イカの日
【大澤光民さん作】
さかのぼってます。
12月16日は、作業がめっちゃあるけど、
それをちょっと横に置いて、
「itona」4号のための取材に同行。
高岡の林口砂里さんが参加してくださることになった次号、
砂里さんとともに、人間国宝の大澤光民さんと伝統工芸士の鳥田宗吾さんのもとへうかがった。

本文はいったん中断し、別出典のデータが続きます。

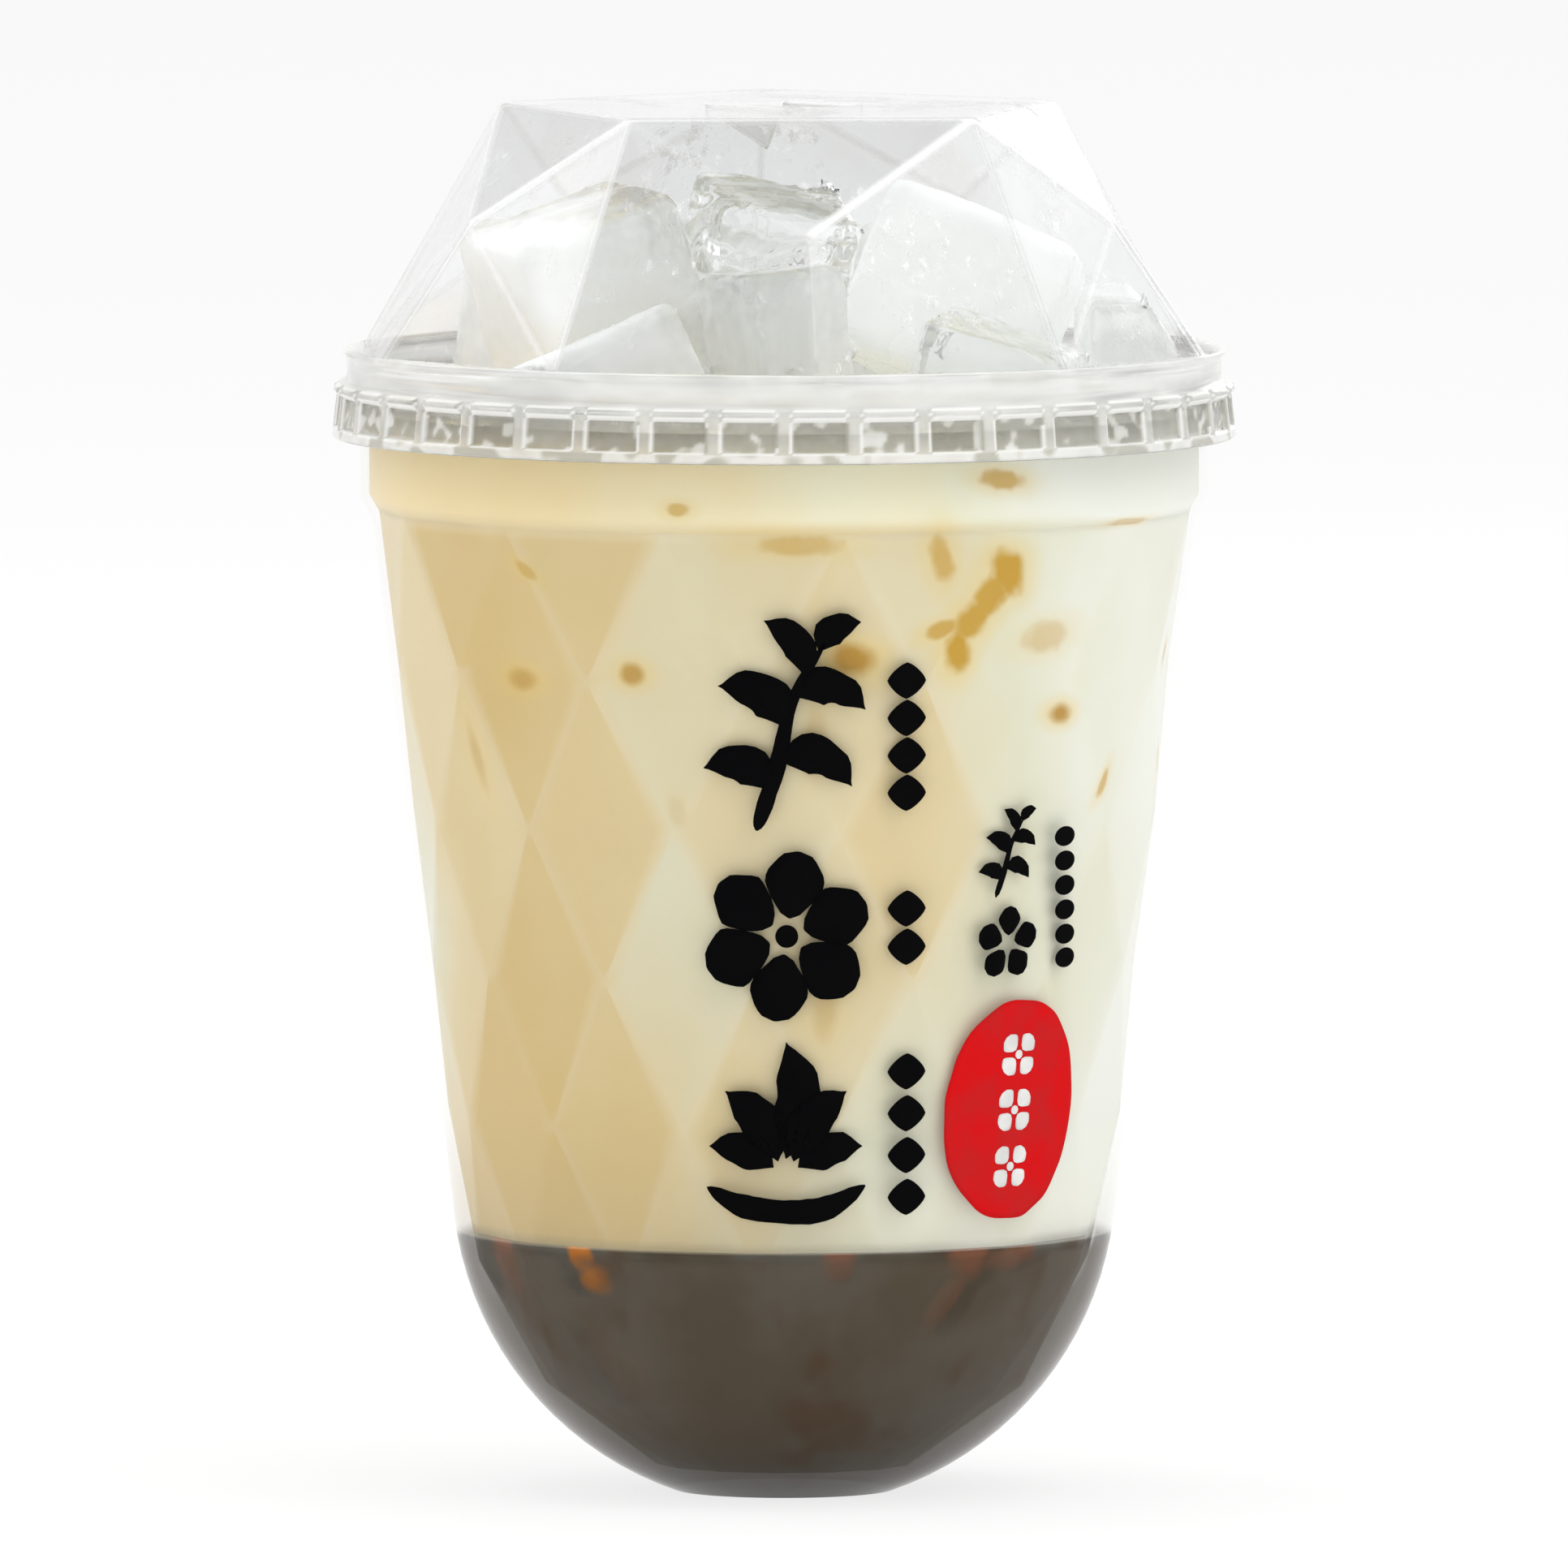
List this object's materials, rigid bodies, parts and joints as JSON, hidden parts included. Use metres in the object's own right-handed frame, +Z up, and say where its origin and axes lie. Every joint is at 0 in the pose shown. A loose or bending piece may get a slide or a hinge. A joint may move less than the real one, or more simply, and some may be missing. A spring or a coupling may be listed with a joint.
{
  "type": "cup of bubble tea",
  "caption": "Takeaway cup of iced brown-sugar milk tea: clear rounded cup with diamond facets, dark sugar layer below pale milk tea, ice and a clear faceted dome lid.",
  "frame": {"origin": "centre of the cup's flat base", "axes": "+Z up the cup towards the lid; the printed front faces -Y"},
  "size_m": [0.0988, 0.0986, 0.1521],
  "materials": {
    "cup_plastic": "clear moulded plastic, slightly hazy, smooth outside and diamond facets inside",
    "lid_plastic": "clear formed sheet with crisp facets",
    "milk_tea": "pale milk tea, opaque, tan on one side and whiter on the other, with brown-sugar streaks",
    "brown_sugar": "dark brown-sugar syrup with rust-coloured streaks",
    "ice": "clear ice, frosted in places and rounded by melting",
    "print_black": "plain black printed shapes",
    "print_red": "plain red printed oval",
    "print_white": "plain white printed dots"
  },
  "bodies": {
    "root": {"cup": "cup_plastic", "lid": "lid_plastic", "brown_sugar": "brown_sugar", "milk_tea": "milk_tea", "ice_left": "ice", "ice_right": "ice", "ice_middle": "ice", "ice_small": "ice", "ice_slab": "ice", "ice_grey": "ice", "ice_far_right": "ice", "ice_far_left": "ice", "ice_back_right": "ice", "ice_back": "ice", "ice_front": "ice"}
  },
  "joints": []
}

内容については、砂里さんの記事で楽しんでいただくとして、
とにかくとにかく、お二人にお会いして、
心がジャバジャバと洗濯されたような、清々しい気分になった。
【鳥田宗吾さん作】
ひとつの道を極めてきた方は、
まるでこの世のすべてに精通しているように、
言葉に重みがあり且つ爽やかだ。
自分の心の有り様や自らの存在に
テーマを見いだし表現を追求する作家が多い中、
宇宙とか光とか水とか自然とか、
自分を超えた存在をテーマに表現を磨いてこられた方の、
神々しさにふれ、すっかり毒気が抜けた気がした。
…でも、一朝一夕にそうなったわけではない。
いろんな試行錯誤、失敗があって、今がある。
不断の努力で得られたそのたたずまいは、
どんなに豪華で頑丈な衣装を身につけるより、
強くて美しいと思った。
…そして、
お二方の工房にお邪魔したが、そのどちらもにイカが居ました。
大澤さんの方は若いときにロウ型で作られたものだそうだし、
鳥田さんの方は象嵌の技術を使って今も作られているものだけど、
着目センスや取り組み方の真摯さに何か通じるものを感じました。
「犬馬難 鬼魅易」(ケンバムツカシ キミヤスシ)
(犬や馬のようにありふれたものを描くのは難しいが、
鬼魅(ばけもの)のように実体のないものを描くのは易しい)
という言葉がありますが、
イカも、富山県民にしてみれば、犬や馬の類いだと思うのです。
かなりの頻度で食卓に並ぶし、よく目にしているもの。
身近な題材こそ、観察力と表現力が問われるのだと感じた日でした。